→ **WHAT IS EXPECTED**
Starting from the line that contains "for frame, parts", copy every line exactly until the line that contains "nodes[node].hide_render = nodes[node].hide_viewport", which is also included.

→ **COLLECTED DATA**

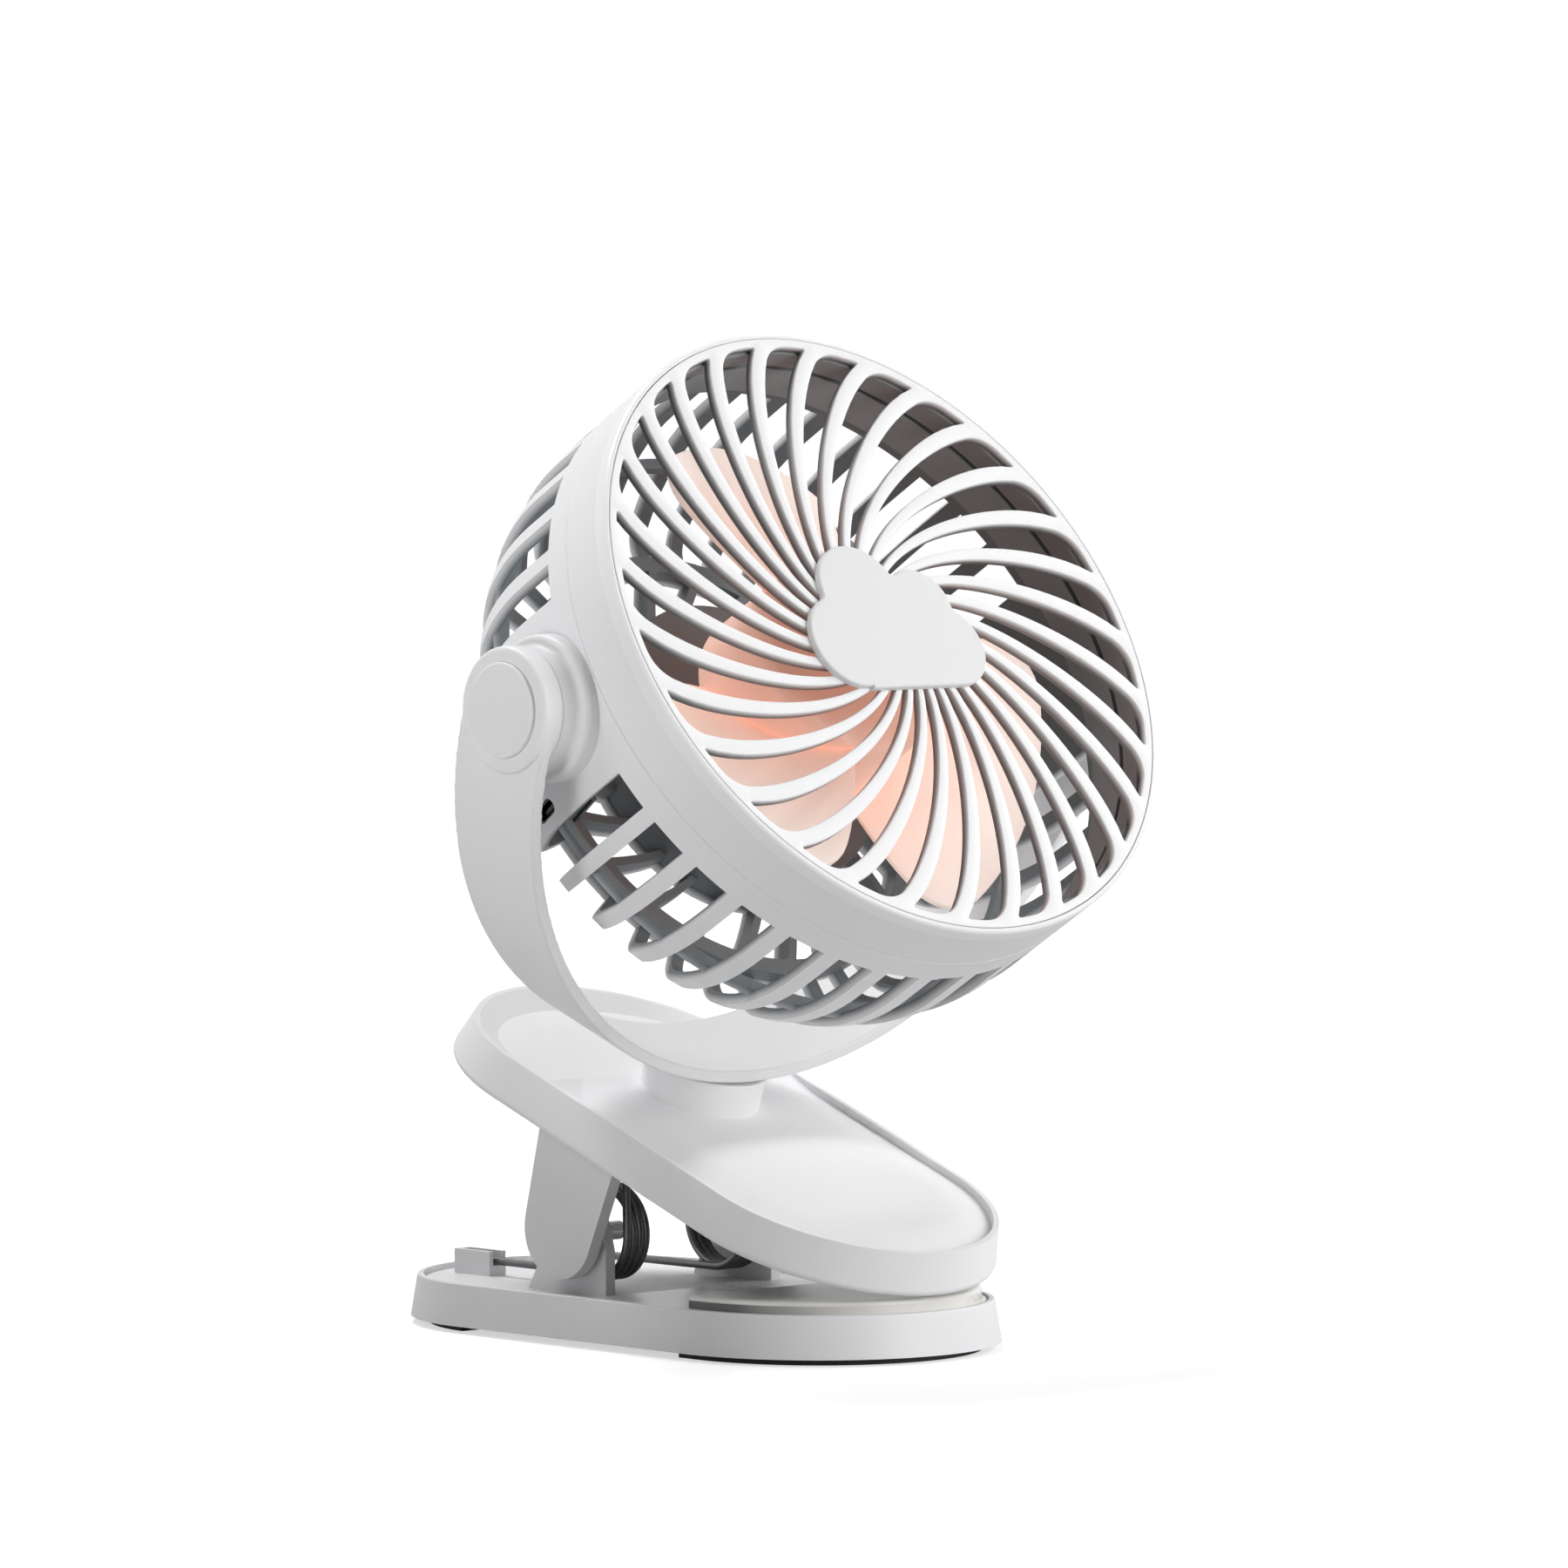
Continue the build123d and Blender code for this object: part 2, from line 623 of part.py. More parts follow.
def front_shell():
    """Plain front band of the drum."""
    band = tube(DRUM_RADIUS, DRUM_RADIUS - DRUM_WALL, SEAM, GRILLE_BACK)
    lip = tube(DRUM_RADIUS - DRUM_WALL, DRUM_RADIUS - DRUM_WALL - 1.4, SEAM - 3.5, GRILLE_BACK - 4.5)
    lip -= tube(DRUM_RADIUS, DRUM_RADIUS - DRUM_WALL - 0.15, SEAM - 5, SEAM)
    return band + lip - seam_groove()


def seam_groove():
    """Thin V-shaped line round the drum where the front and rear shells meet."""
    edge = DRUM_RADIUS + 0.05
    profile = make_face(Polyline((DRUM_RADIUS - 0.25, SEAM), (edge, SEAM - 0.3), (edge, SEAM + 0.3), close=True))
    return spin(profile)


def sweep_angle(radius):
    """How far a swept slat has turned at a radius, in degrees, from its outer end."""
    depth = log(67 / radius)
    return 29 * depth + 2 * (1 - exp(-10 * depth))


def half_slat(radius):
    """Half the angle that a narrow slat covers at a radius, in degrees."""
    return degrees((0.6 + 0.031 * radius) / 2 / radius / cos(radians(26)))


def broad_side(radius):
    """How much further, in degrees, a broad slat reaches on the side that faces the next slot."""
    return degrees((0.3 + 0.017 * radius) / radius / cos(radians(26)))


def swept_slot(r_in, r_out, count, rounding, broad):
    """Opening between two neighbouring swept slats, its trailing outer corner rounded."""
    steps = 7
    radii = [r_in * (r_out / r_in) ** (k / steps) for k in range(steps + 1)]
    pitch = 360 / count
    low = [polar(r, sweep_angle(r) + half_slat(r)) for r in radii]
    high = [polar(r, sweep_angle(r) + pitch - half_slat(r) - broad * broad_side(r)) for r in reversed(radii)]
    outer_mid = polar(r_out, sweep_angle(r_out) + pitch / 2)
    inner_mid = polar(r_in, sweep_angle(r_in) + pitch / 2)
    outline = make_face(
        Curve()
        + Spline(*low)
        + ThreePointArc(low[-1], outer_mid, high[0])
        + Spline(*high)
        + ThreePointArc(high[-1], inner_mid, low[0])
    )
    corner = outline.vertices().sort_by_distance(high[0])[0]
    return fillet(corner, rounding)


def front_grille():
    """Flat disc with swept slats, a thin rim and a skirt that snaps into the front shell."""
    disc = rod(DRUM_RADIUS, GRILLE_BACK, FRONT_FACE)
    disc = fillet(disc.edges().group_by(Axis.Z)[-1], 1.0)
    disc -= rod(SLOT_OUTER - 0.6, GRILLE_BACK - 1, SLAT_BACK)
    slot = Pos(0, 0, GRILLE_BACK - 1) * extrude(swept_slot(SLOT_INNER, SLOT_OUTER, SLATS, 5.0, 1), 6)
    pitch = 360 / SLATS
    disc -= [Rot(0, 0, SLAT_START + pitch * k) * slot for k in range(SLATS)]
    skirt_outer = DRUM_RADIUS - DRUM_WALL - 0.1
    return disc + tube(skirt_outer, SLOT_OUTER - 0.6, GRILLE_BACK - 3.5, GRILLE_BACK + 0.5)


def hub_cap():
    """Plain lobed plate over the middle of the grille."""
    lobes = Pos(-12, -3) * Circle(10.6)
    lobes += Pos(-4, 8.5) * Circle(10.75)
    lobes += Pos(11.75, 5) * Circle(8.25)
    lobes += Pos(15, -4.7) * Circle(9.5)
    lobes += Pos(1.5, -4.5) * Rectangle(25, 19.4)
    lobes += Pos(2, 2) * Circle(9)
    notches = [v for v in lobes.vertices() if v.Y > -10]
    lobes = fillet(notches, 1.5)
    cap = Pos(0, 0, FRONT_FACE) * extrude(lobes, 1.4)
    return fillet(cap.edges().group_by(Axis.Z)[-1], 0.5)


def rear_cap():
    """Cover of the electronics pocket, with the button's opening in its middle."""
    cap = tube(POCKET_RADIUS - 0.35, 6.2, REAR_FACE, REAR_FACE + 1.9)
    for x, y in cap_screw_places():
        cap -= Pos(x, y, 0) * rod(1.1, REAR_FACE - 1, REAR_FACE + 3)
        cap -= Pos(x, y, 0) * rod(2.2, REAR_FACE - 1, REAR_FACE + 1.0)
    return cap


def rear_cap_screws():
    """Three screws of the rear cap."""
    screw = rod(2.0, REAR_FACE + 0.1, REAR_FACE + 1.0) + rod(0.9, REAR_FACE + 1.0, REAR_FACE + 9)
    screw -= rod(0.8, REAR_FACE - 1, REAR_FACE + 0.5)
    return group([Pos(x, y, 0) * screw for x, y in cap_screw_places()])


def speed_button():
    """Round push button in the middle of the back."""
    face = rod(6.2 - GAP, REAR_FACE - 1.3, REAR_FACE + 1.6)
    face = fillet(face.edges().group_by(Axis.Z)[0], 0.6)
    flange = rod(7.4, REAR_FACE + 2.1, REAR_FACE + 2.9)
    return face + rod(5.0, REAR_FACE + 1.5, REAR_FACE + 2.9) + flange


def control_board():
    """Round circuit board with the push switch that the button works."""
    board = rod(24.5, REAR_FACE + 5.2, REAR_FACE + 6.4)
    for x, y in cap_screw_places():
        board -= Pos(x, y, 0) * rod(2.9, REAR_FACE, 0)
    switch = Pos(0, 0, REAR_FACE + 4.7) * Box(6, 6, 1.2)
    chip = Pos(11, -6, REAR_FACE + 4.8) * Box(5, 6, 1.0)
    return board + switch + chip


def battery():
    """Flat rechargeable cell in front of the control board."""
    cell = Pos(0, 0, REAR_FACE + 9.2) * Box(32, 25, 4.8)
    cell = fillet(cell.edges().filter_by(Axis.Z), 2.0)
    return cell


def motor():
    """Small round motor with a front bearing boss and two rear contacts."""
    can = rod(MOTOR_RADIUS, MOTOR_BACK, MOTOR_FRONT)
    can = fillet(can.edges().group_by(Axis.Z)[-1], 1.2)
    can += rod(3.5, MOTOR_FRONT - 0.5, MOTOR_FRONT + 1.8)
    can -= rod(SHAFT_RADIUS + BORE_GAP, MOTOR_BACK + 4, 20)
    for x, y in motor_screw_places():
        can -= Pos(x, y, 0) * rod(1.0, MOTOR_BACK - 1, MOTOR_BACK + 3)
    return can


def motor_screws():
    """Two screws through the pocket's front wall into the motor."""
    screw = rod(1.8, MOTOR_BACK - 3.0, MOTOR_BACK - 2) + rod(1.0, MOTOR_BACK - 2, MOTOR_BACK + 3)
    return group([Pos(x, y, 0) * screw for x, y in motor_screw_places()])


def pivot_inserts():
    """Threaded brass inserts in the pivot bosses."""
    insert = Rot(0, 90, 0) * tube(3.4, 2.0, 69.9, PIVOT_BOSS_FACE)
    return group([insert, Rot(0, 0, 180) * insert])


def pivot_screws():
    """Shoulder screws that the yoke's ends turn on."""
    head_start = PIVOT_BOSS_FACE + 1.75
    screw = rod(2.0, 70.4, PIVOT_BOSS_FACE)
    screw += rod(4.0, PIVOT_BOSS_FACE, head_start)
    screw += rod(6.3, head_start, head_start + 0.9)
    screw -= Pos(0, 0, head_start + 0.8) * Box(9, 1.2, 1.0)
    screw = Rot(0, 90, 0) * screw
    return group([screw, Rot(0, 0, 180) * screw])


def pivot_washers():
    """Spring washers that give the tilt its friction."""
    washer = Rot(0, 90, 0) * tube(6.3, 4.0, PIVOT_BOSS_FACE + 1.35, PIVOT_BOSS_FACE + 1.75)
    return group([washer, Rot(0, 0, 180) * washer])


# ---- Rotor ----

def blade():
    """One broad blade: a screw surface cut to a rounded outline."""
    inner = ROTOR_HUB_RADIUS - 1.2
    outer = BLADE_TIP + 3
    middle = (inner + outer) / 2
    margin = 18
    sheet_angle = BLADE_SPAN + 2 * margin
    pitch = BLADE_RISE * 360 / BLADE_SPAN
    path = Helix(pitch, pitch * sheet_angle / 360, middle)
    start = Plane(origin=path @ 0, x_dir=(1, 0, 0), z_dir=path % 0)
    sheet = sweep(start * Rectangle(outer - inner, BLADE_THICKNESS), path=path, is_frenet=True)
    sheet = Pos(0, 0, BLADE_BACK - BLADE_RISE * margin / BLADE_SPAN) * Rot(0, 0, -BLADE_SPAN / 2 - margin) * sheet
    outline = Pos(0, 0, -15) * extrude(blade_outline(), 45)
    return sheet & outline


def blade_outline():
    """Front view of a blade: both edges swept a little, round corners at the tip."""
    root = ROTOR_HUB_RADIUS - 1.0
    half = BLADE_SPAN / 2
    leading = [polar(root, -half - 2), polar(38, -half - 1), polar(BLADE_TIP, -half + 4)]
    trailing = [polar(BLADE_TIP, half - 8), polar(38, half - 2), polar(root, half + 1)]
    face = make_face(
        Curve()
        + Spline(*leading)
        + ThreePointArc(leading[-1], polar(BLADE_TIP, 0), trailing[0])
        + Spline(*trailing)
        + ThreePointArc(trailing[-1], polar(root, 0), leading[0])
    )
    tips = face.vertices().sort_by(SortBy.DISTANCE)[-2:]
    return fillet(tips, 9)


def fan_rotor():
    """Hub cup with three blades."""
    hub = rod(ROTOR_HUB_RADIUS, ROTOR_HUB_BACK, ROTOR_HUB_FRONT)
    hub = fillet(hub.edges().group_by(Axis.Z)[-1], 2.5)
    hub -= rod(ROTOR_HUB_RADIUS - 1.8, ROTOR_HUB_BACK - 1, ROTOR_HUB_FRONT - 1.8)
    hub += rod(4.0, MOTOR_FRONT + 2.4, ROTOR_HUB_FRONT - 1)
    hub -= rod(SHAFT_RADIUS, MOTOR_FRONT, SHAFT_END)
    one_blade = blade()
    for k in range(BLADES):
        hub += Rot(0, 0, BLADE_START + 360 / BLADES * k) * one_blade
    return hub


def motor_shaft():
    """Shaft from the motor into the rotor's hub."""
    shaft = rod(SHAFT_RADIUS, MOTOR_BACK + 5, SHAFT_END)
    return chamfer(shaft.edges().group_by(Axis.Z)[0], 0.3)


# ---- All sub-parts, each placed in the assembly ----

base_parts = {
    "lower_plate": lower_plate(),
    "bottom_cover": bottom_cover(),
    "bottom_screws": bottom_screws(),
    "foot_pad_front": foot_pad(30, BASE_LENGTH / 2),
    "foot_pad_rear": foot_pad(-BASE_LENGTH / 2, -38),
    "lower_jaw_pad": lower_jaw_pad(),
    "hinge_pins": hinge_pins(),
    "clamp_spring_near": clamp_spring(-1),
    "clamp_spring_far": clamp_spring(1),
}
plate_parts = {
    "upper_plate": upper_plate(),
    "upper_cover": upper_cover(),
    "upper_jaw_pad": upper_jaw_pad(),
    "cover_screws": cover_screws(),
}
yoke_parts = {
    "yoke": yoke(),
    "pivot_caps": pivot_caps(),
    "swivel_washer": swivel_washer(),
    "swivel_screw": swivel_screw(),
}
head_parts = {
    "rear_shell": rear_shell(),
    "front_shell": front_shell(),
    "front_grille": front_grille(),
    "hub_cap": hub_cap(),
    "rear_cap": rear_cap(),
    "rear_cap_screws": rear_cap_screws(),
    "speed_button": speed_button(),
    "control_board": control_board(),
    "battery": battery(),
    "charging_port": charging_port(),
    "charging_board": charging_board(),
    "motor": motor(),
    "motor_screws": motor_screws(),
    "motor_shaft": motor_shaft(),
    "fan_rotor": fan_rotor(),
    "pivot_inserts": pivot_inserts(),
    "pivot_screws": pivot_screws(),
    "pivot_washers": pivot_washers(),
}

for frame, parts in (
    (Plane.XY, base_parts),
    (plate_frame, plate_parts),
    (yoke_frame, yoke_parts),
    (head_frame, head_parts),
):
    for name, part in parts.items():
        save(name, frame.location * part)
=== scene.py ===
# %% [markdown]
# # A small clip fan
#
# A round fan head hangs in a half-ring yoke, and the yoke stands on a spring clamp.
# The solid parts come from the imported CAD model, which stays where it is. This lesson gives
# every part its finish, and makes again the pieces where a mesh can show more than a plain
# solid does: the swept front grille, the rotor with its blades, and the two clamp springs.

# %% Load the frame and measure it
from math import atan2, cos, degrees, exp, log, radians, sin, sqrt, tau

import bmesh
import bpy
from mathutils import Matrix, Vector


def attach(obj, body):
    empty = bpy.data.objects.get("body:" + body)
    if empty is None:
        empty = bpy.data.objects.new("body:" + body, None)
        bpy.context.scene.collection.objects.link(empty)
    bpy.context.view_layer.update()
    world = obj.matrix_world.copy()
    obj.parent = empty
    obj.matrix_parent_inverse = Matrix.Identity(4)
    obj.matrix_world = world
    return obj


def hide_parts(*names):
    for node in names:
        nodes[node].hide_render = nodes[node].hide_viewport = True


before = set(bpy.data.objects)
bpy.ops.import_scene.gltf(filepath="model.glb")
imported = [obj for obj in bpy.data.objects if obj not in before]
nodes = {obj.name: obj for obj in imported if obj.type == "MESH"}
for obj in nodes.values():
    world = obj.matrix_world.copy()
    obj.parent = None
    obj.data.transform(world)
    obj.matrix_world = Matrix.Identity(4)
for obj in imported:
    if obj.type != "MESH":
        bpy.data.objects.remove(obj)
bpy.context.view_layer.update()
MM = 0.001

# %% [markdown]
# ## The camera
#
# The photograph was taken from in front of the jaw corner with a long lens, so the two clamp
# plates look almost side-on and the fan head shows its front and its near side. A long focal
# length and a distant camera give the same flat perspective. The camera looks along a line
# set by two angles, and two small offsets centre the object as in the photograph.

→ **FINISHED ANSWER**
for frame, parts in (
    (Plane.XY, base_parts),
    (plate_frame, plate_parts),
    (yoke_frame, yoke_parts),
    (head_frame, head_parts),
):
    for name, part in parts.items():
        save(name, frame.location * part)
=== scene.py ===
# %% [markdown]
# # A small clip fan
#
# A round fan head hangs in a half-ring yoke, and the yoke stands on a spring clamp.
# The solid parts come from the imported CAD model, which stays where it is. This lesson gives
# every part its finish, and makes again the pieces where a mesh can show more than a plain
# solid does: the swept front grille, the rotor with its blades, and the two clamp springs.

# %% Load the frame and measure it
from math import atan2, cos, degrees, exp, log, radians, sin, sqrt, tau

import bmesh
import bpy
from mathutils import Matrix, Vector


def attach(obj, body):
    empty = bpy.data.objects.get("body:" + body)
    if empty is None:
        empty = bpy.data.objects.new("body:" + body, None)
        bpy.context.scene.collection.objects.link(empty)
    bpy.context.view_layer.update()
    world = obj.matrix_world.copy()
    obj.parent = empty
    obj.matrix_parent_inverse = Matrix.Identity(4)
    obj.matrix_world = world
    return obj


def hide_parts(*names):
    for node in names:
        nodes[node].hide_render = nodes[node].hide_viewport = True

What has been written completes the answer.